*Data*
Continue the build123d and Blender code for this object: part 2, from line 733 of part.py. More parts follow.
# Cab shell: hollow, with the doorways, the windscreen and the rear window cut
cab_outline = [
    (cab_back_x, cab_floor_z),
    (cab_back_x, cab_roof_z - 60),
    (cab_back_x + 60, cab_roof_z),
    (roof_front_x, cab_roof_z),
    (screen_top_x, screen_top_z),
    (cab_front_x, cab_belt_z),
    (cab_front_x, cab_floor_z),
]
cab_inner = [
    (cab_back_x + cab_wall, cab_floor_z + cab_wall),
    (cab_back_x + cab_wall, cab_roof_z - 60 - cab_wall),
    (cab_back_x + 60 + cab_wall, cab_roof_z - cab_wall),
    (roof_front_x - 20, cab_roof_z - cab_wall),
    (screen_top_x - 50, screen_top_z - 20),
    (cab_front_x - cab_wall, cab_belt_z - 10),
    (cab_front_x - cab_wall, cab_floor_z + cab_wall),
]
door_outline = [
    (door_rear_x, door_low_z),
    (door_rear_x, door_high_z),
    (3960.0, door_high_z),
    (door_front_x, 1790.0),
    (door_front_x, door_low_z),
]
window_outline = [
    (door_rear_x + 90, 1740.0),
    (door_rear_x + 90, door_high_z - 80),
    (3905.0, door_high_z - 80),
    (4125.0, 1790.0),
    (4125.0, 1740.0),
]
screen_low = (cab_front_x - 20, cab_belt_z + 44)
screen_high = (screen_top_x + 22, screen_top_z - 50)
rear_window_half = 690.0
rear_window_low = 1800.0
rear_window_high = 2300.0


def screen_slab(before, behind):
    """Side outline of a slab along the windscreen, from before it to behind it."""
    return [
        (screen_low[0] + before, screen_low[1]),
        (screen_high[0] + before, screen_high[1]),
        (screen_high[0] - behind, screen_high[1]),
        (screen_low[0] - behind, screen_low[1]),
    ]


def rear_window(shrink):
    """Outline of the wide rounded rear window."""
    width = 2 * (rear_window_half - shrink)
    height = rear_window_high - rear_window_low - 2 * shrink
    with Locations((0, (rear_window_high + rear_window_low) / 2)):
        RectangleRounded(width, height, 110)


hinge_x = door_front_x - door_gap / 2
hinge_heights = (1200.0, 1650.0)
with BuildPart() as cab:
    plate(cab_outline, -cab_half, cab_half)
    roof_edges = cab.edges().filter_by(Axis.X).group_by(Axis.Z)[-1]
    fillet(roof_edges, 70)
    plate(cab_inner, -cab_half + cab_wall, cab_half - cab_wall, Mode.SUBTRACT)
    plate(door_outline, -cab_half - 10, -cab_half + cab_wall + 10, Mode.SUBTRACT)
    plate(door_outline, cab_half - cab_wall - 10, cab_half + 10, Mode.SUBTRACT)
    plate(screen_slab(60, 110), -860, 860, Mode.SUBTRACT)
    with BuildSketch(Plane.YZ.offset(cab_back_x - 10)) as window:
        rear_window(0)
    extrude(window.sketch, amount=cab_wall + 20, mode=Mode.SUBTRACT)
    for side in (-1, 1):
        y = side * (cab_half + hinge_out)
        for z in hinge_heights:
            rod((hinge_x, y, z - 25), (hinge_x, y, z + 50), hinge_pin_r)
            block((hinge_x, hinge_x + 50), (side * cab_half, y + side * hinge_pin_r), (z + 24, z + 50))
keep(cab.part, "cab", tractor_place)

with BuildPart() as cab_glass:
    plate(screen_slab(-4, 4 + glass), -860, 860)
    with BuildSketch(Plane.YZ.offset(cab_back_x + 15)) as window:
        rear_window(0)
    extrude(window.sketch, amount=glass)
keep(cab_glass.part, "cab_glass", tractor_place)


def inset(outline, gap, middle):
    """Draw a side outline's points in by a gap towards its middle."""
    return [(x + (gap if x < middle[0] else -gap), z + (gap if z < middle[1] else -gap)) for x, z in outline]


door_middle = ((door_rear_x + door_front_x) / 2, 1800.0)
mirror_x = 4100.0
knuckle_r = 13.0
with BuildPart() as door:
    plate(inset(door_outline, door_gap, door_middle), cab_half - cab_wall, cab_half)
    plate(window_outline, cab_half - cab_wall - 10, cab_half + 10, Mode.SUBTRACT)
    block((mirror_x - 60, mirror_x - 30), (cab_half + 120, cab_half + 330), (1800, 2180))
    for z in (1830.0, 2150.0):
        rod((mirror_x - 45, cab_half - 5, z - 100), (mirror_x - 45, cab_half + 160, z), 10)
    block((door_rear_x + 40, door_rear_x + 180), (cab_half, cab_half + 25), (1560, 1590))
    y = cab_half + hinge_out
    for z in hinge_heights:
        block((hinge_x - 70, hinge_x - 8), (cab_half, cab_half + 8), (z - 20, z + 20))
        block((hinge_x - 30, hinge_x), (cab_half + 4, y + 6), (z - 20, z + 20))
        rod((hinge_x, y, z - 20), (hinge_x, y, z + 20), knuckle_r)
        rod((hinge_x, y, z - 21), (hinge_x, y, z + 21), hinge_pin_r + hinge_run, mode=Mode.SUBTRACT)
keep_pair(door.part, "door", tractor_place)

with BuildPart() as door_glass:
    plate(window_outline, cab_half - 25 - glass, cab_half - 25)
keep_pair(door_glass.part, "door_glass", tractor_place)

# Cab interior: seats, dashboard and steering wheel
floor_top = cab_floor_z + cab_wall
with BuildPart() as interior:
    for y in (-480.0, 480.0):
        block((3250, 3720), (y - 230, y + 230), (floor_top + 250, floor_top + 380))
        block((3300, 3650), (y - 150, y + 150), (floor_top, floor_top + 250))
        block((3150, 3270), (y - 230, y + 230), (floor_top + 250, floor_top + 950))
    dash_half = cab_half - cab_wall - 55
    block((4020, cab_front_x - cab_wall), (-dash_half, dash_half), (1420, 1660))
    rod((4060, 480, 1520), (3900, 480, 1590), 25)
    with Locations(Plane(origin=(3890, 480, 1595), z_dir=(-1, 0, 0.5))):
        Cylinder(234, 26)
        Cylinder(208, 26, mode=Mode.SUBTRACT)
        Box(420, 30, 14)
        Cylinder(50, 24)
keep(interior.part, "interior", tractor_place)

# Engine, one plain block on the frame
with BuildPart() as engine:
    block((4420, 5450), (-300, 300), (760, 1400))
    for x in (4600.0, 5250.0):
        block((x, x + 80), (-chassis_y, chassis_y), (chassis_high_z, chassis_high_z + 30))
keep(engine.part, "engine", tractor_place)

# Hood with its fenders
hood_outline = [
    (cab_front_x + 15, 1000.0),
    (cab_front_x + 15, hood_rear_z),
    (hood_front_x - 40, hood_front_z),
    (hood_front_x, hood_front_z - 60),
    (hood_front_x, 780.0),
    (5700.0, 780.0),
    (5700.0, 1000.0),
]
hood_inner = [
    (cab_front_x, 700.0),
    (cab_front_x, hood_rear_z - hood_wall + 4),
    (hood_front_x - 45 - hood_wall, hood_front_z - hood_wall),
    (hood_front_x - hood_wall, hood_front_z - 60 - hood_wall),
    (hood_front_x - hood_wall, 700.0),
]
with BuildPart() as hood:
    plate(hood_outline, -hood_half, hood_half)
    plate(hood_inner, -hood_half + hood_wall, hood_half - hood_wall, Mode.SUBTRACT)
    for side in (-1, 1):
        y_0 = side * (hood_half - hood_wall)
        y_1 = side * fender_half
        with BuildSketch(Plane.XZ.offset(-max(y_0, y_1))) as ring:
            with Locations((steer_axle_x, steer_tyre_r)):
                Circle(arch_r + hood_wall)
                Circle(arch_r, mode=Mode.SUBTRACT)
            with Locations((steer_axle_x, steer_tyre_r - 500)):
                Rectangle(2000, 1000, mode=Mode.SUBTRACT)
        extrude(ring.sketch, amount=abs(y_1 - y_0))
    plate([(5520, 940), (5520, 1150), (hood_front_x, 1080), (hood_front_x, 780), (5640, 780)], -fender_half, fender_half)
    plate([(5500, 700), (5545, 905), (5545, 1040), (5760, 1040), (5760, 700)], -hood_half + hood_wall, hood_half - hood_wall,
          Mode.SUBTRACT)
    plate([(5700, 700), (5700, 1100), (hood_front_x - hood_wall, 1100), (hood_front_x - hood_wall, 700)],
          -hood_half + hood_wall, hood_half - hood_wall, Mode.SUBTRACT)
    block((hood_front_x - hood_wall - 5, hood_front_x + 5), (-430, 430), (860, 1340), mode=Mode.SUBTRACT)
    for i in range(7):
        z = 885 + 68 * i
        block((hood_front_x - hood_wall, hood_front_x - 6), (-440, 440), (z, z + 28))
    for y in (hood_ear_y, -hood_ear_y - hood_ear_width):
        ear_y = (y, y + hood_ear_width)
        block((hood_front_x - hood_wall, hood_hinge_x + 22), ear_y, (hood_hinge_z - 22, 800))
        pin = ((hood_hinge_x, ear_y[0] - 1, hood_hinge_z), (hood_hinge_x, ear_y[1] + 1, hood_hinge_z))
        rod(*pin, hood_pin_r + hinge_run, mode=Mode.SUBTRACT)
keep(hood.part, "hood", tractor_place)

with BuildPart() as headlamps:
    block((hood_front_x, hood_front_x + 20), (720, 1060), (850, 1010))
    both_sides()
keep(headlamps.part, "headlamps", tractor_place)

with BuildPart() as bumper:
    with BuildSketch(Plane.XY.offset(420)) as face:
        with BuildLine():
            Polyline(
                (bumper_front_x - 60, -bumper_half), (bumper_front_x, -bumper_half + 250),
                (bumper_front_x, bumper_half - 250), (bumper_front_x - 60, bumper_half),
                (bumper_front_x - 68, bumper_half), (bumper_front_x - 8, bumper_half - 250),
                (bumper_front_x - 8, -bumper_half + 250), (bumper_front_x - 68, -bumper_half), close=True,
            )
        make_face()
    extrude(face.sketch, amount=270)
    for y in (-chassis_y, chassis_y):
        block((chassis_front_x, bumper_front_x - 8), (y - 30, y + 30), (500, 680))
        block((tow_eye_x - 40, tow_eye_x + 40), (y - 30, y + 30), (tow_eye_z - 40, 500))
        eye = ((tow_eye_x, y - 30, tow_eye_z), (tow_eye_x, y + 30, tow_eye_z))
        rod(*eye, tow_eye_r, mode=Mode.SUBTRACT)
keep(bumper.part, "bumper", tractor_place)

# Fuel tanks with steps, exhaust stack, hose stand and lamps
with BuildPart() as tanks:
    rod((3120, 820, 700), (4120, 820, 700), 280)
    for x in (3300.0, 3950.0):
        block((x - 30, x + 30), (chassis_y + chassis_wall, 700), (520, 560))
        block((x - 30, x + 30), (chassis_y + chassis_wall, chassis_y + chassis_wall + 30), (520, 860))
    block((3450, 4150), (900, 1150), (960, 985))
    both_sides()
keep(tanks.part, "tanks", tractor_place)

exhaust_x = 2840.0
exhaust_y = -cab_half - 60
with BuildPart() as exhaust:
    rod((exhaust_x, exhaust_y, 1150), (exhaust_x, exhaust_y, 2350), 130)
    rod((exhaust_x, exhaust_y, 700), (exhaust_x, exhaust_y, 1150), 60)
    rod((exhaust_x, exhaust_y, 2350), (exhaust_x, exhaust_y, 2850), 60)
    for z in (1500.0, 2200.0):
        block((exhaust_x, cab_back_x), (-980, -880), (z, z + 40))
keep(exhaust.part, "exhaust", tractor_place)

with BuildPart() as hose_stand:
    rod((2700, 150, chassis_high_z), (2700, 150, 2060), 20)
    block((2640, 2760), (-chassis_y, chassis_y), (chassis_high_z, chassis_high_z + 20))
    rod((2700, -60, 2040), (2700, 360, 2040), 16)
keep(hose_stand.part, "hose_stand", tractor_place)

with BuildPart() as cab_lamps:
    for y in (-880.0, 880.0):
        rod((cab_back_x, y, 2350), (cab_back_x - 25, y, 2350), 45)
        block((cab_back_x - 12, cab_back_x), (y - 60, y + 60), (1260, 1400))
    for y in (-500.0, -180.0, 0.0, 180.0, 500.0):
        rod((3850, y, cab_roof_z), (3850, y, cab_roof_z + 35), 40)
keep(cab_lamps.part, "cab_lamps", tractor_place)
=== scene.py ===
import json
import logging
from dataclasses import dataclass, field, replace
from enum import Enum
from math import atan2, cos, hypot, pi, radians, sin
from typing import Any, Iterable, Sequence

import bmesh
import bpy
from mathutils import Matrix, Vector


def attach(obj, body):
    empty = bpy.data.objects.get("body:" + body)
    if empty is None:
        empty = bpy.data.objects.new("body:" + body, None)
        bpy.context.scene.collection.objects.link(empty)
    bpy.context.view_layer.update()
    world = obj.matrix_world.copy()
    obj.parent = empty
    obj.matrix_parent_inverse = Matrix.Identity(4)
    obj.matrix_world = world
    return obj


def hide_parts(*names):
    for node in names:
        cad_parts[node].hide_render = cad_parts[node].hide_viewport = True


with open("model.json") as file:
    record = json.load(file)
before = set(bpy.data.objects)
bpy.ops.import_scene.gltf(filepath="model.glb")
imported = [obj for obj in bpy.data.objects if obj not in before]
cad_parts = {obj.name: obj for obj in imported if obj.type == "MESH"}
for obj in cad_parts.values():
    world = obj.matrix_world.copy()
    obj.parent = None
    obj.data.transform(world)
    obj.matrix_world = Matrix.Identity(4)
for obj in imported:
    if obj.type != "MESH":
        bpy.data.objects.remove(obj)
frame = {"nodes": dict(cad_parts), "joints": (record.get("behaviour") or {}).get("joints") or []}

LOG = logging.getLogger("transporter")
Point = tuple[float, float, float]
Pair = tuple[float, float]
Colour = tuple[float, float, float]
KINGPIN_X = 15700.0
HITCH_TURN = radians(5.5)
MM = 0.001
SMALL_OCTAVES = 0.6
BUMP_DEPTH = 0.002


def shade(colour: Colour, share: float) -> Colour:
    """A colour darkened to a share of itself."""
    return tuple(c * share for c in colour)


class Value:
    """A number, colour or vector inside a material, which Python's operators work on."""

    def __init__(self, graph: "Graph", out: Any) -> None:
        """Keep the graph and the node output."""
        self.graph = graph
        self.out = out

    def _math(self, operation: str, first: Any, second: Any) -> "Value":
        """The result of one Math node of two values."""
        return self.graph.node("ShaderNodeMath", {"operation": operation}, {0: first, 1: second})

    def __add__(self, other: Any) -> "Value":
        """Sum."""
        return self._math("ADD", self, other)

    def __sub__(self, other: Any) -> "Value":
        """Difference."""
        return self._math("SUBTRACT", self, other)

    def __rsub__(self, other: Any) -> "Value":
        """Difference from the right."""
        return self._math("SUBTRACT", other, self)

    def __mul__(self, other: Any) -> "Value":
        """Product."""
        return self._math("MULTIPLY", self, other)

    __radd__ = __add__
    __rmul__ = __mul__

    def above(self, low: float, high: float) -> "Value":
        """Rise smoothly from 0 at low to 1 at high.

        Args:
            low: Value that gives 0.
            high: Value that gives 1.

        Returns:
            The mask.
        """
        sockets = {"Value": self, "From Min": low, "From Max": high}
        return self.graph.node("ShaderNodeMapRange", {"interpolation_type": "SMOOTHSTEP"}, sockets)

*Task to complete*
Repeat exactly the lines from the one containing "rod((2700, -60, 2040), (2700, 360, 2040), 16)" through the one containing "obj.parent = empty", both included, and nothing else.

*Task output*
    rod((2700, -60, 2040), (2700, 360, 2040), 16)
keep(hose_stand.part, "hose_stand", tractor_place)

with BuildPart() as cab_lamps:
    for y in (-880.0, 880.0):
        rod((cab_back_x, y, 2350), (cab_back_x - 25, y, 2350), 45)
        block((cab_back_x - 12, cab_back_x), (y - 60, y + 60), (1260, 1400))
    for y in (-500.0, -180.0, 0.0, 180.0, 500.0):
        rod((3850, y, cab_roof_z), (3850, y, cab_roof_z + 35), 40)
keep(cab_lamps.part, "cab_lamps", tractor_place)
=== scene.py ===
import json
import logging
from dataclasses import dataclass, field, replace
from enum import Enum
from math import atan2, cos, hypot, pi, radians, sin
from typing import Any, Iterable, Sequence

import bmesh
import bpy
from mathutils import Matrix, Vector


def attach(obj, body):
    empty = bpy.data.objects.get("body:" + body)
    if empty is None:
        empty = bpy.data.objects.new("body:" + body, None)
        bpy.context.scene.collection.objects.link(empty)
    bpy.context.view_layer.update()
    world = obj.matrix_world.copy()
    obj.parent = empty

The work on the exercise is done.